§ Request
List every line below containing "that".

§ Records to process
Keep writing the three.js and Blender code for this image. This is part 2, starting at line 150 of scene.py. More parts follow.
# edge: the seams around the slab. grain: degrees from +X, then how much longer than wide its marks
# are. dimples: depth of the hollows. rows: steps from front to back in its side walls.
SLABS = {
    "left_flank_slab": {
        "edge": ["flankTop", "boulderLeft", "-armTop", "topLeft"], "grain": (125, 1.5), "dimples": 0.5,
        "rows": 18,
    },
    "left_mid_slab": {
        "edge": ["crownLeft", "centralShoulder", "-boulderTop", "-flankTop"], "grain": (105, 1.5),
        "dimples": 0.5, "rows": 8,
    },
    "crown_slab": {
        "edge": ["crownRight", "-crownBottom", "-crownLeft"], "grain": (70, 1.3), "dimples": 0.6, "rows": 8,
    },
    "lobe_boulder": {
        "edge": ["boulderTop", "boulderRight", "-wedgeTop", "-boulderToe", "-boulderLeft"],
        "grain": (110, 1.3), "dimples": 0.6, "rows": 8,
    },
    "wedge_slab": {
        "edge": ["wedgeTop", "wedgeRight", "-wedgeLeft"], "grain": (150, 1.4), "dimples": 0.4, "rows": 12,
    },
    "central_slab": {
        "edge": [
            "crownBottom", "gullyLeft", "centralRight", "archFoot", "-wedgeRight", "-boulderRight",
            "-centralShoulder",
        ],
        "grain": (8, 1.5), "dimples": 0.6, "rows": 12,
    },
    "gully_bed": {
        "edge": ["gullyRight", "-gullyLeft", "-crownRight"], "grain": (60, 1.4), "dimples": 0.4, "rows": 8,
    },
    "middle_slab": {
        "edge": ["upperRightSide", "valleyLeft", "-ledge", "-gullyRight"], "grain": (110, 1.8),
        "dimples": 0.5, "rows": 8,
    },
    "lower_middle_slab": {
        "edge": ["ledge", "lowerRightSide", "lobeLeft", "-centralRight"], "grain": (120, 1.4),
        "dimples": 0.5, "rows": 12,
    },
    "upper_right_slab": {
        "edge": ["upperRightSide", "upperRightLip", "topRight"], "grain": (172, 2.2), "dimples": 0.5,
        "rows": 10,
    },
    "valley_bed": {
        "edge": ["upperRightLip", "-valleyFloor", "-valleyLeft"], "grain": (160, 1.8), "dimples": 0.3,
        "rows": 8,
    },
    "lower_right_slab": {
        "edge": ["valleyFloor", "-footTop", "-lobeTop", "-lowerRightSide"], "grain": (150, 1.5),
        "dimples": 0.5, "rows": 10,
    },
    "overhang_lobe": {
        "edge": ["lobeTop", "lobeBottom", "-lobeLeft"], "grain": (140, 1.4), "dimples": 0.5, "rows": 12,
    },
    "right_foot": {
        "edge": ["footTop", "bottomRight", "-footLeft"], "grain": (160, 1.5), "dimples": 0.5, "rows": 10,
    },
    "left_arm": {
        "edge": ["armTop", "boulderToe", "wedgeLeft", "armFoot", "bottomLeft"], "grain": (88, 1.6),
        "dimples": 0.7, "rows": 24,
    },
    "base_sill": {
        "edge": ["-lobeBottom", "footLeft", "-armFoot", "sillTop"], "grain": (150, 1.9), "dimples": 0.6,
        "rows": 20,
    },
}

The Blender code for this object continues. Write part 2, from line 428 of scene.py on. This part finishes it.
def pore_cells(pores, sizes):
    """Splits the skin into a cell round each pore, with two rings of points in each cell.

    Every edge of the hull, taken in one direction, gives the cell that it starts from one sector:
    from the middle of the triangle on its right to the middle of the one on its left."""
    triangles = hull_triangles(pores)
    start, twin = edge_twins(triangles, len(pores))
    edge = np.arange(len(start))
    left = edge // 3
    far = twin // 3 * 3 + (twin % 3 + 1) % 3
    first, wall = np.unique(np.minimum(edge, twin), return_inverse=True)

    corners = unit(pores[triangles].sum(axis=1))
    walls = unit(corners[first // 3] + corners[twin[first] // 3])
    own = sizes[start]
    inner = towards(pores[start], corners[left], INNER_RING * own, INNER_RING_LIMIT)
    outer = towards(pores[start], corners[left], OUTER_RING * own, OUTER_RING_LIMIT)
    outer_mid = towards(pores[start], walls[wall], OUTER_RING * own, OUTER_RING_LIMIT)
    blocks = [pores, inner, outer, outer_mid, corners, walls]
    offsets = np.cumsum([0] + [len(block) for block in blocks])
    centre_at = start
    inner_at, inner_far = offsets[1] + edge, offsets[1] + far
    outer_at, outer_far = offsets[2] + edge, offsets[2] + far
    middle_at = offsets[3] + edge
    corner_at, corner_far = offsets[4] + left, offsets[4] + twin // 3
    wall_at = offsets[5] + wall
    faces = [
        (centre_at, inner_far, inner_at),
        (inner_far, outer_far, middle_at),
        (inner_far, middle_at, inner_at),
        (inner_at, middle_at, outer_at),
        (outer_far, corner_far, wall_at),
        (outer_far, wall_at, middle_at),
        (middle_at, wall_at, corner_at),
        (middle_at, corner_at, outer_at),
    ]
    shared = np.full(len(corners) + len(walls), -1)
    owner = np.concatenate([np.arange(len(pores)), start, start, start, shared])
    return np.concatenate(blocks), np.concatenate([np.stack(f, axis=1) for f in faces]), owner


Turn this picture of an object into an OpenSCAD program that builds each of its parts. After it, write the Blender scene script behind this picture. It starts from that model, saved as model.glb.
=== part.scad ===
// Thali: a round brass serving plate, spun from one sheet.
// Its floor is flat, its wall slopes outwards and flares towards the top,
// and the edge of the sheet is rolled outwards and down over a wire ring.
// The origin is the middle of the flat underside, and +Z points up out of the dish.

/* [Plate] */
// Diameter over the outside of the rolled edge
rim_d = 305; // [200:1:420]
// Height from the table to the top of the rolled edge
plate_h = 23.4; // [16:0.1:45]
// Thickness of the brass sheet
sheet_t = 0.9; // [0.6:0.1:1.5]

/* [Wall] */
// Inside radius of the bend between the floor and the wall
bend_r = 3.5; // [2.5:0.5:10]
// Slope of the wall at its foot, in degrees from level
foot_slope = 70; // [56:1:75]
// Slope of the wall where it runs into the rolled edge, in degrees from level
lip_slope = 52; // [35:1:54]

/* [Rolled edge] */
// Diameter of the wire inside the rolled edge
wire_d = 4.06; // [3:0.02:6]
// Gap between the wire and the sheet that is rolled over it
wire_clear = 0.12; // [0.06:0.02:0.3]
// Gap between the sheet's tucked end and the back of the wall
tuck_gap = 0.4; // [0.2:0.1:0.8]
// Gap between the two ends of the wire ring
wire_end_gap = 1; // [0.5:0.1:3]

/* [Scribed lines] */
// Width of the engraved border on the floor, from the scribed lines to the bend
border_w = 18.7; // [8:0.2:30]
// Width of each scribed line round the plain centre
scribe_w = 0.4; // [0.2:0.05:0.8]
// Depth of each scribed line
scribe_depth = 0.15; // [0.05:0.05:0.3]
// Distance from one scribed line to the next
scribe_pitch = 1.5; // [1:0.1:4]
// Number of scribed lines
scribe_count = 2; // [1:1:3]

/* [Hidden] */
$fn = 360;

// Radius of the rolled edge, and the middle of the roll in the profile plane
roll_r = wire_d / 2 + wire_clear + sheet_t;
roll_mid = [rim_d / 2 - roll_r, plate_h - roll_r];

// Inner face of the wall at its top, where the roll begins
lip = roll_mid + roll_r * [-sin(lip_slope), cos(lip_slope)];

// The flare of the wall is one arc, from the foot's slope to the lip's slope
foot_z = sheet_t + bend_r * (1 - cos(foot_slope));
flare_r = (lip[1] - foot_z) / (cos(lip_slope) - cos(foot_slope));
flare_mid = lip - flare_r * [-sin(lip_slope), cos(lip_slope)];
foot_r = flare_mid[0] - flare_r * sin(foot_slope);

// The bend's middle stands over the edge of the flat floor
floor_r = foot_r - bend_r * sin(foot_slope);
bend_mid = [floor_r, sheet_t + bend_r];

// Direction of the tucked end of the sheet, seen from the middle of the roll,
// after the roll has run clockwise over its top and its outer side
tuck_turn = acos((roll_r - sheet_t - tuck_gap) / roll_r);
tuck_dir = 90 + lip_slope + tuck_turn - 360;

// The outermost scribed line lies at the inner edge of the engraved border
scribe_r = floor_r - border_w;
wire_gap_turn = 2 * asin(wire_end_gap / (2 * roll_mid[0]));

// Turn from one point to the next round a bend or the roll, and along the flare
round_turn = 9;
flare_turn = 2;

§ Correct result
    Every edge of the hull, taken in one direction, gives the cell that it starts from one sector:
Turn this picture of an object into an OpenSCAD program that builds each of its parts. After it, write the Blender scene script behind this picture. It starts from that model, saved as model.glb.
// Gap between the wire and the sheet that is rolled over it